## Available data

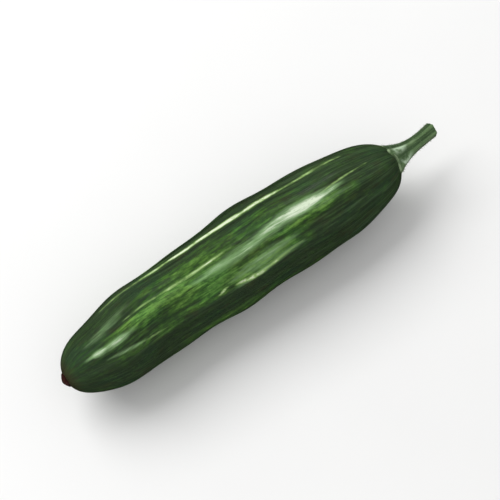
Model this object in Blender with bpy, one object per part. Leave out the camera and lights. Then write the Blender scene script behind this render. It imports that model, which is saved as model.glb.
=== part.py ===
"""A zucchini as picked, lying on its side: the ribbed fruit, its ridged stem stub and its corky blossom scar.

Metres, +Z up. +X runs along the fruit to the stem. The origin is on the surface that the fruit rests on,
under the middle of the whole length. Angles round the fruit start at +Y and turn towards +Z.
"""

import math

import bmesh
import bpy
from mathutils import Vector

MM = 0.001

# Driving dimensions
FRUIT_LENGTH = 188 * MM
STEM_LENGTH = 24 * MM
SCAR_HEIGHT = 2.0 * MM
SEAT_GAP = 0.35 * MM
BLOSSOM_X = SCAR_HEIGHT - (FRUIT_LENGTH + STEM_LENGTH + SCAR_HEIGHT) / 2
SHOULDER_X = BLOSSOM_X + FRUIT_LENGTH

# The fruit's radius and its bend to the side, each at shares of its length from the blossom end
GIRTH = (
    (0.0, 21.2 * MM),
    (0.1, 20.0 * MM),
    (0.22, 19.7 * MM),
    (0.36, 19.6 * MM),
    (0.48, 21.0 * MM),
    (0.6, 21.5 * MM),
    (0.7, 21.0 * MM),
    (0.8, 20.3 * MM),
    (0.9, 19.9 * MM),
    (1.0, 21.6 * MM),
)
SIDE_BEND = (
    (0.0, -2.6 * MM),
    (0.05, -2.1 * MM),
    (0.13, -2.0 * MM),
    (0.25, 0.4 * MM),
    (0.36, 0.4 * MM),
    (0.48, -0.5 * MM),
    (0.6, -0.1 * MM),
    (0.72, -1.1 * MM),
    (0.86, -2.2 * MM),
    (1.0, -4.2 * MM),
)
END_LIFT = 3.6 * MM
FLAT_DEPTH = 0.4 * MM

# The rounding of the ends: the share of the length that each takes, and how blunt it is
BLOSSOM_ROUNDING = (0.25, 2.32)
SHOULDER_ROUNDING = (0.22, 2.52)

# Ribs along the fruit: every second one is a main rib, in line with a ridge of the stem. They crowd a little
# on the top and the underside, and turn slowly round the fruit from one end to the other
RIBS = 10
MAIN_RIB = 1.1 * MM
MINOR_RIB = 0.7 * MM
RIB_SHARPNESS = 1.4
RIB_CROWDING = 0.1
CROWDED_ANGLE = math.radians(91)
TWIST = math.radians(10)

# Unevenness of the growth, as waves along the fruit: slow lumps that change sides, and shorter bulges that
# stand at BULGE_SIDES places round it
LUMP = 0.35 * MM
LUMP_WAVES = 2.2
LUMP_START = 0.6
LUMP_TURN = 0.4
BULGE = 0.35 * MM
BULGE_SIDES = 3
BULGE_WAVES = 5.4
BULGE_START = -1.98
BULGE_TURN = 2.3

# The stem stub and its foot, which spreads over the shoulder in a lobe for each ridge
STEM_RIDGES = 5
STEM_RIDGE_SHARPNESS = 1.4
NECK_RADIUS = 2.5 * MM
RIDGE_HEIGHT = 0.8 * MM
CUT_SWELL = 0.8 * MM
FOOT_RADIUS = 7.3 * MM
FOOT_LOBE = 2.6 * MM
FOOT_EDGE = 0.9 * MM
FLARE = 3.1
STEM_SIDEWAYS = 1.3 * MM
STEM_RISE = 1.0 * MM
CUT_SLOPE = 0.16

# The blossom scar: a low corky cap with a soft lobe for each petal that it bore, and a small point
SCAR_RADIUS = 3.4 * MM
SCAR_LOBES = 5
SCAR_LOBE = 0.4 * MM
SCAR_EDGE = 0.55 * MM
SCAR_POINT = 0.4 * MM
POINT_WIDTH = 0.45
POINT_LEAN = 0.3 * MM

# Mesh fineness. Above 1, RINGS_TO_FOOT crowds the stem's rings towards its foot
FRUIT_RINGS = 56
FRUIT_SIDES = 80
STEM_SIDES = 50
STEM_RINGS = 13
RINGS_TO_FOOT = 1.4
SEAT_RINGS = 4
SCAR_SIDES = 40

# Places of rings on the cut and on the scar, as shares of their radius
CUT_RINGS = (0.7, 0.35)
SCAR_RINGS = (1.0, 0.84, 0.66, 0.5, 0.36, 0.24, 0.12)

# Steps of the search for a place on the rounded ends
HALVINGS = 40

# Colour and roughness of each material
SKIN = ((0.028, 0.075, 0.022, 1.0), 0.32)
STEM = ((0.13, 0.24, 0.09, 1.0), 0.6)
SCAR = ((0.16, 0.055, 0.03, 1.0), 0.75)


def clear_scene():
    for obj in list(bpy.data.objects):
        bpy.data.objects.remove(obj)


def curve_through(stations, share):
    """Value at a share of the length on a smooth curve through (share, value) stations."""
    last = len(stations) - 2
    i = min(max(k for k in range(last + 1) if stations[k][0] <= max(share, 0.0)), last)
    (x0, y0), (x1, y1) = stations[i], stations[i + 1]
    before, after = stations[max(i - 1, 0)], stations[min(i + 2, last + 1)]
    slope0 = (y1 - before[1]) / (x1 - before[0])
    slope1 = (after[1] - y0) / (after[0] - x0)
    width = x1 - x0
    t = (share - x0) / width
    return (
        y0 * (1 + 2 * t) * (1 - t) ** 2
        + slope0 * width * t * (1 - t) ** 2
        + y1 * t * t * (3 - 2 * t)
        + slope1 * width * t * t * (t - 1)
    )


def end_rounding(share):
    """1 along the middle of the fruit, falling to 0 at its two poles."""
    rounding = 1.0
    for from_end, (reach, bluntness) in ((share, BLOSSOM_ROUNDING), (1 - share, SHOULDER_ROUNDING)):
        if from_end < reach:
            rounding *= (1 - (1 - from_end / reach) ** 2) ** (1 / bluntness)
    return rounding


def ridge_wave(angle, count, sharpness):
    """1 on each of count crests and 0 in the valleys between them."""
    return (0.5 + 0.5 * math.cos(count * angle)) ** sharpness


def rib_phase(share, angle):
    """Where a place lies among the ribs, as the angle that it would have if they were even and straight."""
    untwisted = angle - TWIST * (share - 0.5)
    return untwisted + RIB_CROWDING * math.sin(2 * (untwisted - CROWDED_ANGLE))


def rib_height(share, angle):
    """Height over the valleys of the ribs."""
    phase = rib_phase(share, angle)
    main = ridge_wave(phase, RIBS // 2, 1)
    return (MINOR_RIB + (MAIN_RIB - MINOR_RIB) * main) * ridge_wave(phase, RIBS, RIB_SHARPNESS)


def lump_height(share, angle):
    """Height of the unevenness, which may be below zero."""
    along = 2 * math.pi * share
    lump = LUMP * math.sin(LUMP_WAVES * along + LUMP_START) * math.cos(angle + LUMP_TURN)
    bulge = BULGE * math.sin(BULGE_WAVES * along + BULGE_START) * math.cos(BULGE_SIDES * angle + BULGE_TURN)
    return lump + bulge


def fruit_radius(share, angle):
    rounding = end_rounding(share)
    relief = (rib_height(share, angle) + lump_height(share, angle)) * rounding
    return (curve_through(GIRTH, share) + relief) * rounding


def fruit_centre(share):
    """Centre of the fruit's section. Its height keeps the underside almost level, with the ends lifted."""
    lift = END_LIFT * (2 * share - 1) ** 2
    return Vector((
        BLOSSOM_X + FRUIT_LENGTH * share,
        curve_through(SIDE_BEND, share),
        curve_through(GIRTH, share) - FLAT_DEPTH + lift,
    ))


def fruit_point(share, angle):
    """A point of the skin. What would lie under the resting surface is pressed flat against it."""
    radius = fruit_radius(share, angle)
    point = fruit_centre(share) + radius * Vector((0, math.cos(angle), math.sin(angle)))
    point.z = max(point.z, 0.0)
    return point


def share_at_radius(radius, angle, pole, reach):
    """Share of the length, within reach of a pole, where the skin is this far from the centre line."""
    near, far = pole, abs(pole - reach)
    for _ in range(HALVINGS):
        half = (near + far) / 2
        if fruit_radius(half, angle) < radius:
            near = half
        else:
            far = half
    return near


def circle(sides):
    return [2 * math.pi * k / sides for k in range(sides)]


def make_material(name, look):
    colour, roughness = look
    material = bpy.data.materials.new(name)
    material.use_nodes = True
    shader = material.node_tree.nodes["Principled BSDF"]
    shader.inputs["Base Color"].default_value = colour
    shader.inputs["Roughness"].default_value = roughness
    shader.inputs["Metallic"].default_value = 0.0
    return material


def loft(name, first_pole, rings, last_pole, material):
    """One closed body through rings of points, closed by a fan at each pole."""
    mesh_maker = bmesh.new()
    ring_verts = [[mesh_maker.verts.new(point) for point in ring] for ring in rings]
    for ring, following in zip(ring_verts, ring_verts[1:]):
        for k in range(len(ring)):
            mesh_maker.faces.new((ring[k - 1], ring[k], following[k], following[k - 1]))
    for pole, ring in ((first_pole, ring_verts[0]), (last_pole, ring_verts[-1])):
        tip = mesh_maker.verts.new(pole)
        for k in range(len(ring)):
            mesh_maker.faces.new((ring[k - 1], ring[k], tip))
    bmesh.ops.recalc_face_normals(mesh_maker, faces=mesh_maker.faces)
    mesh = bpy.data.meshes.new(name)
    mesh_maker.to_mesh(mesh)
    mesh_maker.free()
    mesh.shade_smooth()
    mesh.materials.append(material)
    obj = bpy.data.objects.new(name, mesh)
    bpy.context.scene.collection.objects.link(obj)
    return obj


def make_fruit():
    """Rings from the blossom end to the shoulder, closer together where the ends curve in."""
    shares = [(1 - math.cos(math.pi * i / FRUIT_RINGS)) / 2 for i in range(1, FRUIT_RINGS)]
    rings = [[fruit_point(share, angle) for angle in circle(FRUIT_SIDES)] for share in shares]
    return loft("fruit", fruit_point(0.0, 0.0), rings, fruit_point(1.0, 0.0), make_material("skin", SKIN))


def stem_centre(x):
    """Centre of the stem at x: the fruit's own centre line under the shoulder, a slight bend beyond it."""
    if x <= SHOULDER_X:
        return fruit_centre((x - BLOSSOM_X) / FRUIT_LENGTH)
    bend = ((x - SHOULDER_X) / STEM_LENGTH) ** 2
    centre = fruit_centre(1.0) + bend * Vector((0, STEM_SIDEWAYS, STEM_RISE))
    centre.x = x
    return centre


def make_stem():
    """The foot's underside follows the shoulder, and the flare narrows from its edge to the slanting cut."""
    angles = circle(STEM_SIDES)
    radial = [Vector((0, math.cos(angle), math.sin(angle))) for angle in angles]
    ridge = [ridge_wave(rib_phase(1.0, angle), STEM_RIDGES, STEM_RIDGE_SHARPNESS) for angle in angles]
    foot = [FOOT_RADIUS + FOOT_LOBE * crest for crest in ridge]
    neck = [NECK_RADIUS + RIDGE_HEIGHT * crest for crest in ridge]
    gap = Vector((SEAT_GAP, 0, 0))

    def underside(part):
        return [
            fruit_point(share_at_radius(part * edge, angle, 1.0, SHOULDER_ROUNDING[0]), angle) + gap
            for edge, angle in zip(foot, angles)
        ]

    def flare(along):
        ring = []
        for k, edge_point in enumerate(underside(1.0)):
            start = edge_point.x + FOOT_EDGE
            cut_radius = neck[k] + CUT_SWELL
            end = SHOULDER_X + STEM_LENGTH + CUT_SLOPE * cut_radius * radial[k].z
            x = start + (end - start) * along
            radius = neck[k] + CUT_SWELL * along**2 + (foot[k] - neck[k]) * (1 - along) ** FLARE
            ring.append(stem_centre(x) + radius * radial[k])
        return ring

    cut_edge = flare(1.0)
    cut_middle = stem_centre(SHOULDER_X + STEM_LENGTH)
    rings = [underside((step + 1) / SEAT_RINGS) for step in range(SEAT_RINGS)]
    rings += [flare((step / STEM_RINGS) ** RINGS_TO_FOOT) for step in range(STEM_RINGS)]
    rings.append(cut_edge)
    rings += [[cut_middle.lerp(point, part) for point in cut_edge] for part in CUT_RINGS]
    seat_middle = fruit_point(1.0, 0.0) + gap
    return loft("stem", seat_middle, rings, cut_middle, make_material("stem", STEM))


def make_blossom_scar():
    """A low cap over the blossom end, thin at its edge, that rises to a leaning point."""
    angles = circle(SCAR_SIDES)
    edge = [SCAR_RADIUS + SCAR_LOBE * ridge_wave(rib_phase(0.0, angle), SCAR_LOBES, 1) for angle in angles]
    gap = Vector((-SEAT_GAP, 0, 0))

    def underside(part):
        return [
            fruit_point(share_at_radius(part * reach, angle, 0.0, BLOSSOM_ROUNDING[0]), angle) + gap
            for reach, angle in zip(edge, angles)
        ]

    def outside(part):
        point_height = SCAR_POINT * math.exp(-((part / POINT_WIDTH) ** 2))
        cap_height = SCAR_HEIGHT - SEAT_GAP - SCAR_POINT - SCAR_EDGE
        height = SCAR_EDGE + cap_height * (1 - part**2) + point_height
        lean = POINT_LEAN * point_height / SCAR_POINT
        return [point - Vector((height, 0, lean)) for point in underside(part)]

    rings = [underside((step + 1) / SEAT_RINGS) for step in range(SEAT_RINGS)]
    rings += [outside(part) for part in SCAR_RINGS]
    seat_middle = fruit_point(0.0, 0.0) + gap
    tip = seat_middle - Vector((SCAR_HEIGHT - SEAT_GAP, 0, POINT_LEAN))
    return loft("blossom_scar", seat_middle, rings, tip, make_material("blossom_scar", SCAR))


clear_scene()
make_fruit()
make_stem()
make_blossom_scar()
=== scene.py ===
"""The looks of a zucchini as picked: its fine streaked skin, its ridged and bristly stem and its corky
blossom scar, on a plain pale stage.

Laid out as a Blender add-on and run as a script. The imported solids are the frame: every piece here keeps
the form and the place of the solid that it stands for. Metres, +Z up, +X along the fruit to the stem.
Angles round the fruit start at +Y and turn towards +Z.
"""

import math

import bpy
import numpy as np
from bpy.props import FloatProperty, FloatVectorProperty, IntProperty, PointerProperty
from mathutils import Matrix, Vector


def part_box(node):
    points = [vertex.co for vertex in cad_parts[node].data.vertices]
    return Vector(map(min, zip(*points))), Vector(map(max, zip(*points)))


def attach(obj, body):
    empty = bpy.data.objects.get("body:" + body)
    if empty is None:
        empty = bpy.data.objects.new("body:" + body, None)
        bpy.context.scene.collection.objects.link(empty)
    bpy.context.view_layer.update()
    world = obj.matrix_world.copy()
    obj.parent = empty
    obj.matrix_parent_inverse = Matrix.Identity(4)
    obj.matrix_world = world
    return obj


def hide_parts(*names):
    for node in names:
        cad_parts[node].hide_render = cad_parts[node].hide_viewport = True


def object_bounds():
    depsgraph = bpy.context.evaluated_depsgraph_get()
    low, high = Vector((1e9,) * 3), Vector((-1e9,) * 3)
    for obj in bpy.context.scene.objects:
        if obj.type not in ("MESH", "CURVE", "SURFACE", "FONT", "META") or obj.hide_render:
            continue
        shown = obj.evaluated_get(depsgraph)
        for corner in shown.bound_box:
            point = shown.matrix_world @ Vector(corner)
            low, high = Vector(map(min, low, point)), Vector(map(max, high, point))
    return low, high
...
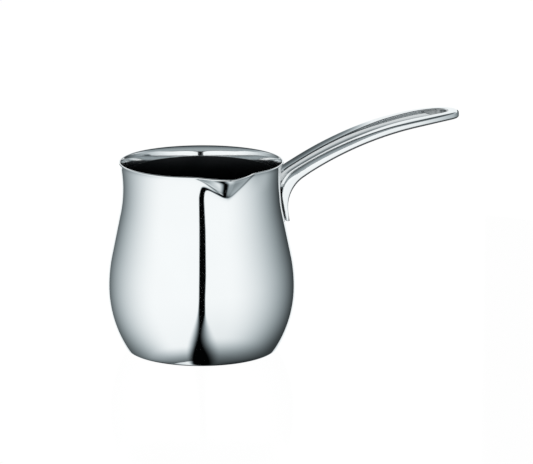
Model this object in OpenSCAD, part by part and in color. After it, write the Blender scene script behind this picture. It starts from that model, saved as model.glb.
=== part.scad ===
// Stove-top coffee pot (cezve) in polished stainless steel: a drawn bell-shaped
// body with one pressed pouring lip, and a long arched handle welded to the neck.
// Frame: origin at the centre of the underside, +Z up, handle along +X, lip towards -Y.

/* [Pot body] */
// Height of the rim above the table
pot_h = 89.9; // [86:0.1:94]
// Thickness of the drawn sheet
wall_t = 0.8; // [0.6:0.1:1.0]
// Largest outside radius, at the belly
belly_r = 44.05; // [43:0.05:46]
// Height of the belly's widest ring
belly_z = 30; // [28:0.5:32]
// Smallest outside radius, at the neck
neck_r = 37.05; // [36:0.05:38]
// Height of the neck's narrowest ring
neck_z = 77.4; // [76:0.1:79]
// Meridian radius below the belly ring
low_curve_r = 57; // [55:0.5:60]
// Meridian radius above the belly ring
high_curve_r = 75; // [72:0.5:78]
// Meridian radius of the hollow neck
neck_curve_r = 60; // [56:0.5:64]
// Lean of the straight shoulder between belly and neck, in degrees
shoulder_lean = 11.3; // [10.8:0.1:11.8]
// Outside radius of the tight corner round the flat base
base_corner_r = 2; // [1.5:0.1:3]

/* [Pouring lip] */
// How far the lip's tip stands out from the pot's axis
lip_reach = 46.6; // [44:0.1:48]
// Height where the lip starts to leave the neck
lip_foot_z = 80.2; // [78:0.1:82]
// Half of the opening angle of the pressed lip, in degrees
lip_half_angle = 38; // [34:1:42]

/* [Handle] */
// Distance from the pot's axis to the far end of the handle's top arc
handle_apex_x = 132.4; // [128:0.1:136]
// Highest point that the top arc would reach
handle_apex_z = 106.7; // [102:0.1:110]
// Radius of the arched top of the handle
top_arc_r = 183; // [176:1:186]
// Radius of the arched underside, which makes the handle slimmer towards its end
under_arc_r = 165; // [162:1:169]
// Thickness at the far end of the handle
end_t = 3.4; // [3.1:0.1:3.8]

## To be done
Exactly and only the lines from the line with "seat_middle = fruit_point(0.0, 0.0) + gap" to the line with "obj.matrix_world = world", both included, are to be printed.

## Full response
    seat_middle = fruit_point(0.0, 0.0) + gap
    tip = seat_middle - Vector((SCAR_HEIGHT - SEAT_GAP, 0, POINT_LEAN))
    return loft("blossom_scar", seat_middle, rings, tip, make_material("blossom_scar", SCAR))


clear_scene()
make_fruit()
make_stem()
make_blossom_scar()
=== scene.py ===
"""The looks of a zucchini as picked: its fine streaked skin, its ridged and bristly stem and its corky
blossom scar, on a plain pale stage.

Laid out as a Blender add-on and run as a script. The imported solids are the frame: every piece here keeps
the form and the place of the solid that it stands for. Metres, +Z up, +X along the fruit to the stem.
Angles round the fruit start at +Y and turn towards +Z.
"""

import math

import bpy
import numpy as np
from bpy.props import FloatProperty, FloatVectorProperty, IntProperty, PointerProperty
from mathutils import Matrix, Vector


def part_box(node):
    points = [vertex.co for vertex in cad_parts[node].data.vertices]
    return Vector(map(min, zip(*points))), Vector(map(max, zip(*points)))


def attach(obj, body):
    empty = bpy.data.objects.get("body:" + body)
    if empty is None:
        empty = bpy.data.objects.new("body:" + body, None)
        bpy.context.scene.collection.objects.link(empty)
    bpy.context.view_layer.update()
    world = obj.matrix_world.copy()
    obj.parent = empty
    obj.matrix_parent_inverse = Matrix.Identity(4)
    obj.matrix_world = world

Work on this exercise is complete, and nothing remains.